We've been developing the BlueWave Uptime Manager [1] for the past 5 months with a team of 7 developers and 3 external contributors, and till today we always went under the radar.
As we move towards expanding from basic uptime tracking to a comprehensive monitoring solution, we're interested in getting insights from the community.
For those of you managing server infrastructure,
- What are the key assets you monitor beyond the basics like CPU, RAM, and disk usage?
- Do you also keep tabs on network performance, processes, services, or other metrics?
Additionally, we're debating whether to build a custom monitoring agent or leverage existing solutions like OpenTelemetry or Fluentd.

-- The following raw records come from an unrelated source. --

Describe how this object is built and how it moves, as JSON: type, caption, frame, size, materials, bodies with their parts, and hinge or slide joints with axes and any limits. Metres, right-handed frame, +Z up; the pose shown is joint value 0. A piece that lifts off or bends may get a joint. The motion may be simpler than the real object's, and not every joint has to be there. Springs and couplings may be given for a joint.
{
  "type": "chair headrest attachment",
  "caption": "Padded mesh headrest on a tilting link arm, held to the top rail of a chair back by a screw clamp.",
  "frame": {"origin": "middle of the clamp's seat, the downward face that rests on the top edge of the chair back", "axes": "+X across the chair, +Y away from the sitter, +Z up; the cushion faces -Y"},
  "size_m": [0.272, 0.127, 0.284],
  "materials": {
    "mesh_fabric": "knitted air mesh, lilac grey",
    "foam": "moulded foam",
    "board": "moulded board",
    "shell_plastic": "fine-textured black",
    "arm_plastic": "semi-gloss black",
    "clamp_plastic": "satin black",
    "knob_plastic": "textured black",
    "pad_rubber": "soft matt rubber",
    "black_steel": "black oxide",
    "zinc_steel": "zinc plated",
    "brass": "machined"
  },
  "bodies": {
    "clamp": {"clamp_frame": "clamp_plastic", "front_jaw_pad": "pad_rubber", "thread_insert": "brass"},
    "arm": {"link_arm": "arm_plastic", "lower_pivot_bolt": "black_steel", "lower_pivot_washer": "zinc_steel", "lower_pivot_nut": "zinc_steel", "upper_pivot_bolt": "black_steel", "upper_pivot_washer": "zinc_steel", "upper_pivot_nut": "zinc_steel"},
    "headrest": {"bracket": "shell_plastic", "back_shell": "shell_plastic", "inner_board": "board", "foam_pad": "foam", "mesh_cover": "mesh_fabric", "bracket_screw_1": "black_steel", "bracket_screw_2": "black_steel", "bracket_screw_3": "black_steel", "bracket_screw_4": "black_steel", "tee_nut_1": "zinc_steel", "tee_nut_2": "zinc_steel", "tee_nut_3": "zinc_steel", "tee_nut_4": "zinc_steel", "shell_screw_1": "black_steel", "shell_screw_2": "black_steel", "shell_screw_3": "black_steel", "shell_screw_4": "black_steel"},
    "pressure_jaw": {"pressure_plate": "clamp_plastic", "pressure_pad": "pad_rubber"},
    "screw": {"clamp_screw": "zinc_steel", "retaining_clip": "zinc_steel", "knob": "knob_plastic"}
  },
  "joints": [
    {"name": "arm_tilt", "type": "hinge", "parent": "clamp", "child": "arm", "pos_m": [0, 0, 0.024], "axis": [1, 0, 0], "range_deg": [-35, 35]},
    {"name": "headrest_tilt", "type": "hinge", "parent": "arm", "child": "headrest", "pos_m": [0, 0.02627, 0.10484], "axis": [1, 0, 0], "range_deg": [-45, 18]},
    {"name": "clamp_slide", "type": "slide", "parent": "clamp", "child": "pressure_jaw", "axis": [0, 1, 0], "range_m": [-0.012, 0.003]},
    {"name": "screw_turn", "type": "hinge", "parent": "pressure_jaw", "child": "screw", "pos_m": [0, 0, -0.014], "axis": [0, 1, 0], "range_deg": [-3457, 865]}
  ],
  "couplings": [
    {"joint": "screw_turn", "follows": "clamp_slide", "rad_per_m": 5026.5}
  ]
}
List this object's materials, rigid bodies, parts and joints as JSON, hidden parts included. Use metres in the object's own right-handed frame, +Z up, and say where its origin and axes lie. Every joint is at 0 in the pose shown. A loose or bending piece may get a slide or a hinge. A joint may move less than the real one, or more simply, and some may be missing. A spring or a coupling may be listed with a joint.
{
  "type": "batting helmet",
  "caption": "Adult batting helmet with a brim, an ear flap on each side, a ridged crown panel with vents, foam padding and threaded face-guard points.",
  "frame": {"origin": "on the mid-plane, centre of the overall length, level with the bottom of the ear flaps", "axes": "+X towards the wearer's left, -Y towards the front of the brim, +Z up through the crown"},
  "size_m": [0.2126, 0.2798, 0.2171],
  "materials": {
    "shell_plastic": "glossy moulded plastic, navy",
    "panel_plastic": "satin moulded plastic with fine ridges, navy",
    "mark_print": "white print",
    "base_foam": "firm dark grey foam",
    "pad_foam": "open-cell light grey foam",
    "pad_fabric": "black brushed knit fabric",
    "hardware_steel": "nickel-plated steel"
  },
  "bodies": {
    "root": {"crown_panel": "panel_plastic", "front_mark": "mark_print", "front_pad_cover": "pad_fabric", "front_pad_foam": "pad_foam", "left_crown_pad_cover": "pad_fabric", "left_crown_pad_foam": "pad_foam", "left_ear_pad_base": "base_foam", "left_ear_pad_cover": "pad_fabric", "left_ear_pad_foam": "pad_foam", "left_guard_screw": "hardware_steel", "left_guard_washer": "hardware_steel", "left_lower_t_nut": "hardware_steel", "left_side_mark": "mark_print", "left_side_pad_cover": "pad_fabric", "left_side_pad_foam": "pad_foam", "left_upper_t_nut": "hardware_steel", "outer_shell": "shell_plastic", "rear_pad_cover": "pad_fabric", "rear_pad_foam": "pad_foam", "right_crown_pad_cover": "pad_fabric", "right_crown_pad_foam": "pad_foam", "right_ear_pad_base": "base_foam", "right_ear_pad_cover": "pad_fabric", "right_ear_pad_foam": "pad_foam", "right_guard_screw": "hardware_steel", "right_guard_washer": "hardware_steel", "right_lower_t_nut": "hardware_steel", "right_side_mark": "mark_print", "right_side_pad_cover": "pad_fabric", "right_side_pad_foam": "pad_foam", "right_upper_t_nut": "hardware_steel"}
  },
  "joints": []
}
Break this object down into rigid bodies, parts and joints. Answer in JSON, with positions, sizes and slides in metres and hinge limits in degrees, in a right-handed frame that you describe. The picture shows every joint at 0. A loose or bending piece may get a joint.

- What’s your take—would you trust a simple, bespoke agent, or would you feel more secure with a well-established solution?
- Lastly, what’s your preference for data collection—do you prefer an agent that pulls data or one that pushes it to the monitoring system?
[1] https://github.com/bluewave-labs/bluewave-uptime
* Network is another basic that should be there
* Average disk service time
* Memory is tricky (even MemAvailable can miss important anonymous memory pageouts with a mistuned vm.swappiness), so also monitor swap page out rates
* TCP retransmits as a warning sign of network/hardware issues
* UDP & TCP connection counts by state (for TCP: established, time_wait, etc.) broken down by incoming and outgoing
* Per-CPU utilization
* Rates of operating system warnings and errors in the kernel log
* Application average/max response time
* Application throughput (both total and broken down by the error rate, e.g. HTTP response code >= 400)
* Application thread pool utilization
* Rates of application warnings and errors in the application log
* Application up/down with heartbeat
* Per-application & per-thread CPU utilization
* Periodic on-CPU sampling for a bit of time and then flame graph that
* DNS lookup response times/errors
> Do you also keep tabs on network performance, processes, services, or other metrics?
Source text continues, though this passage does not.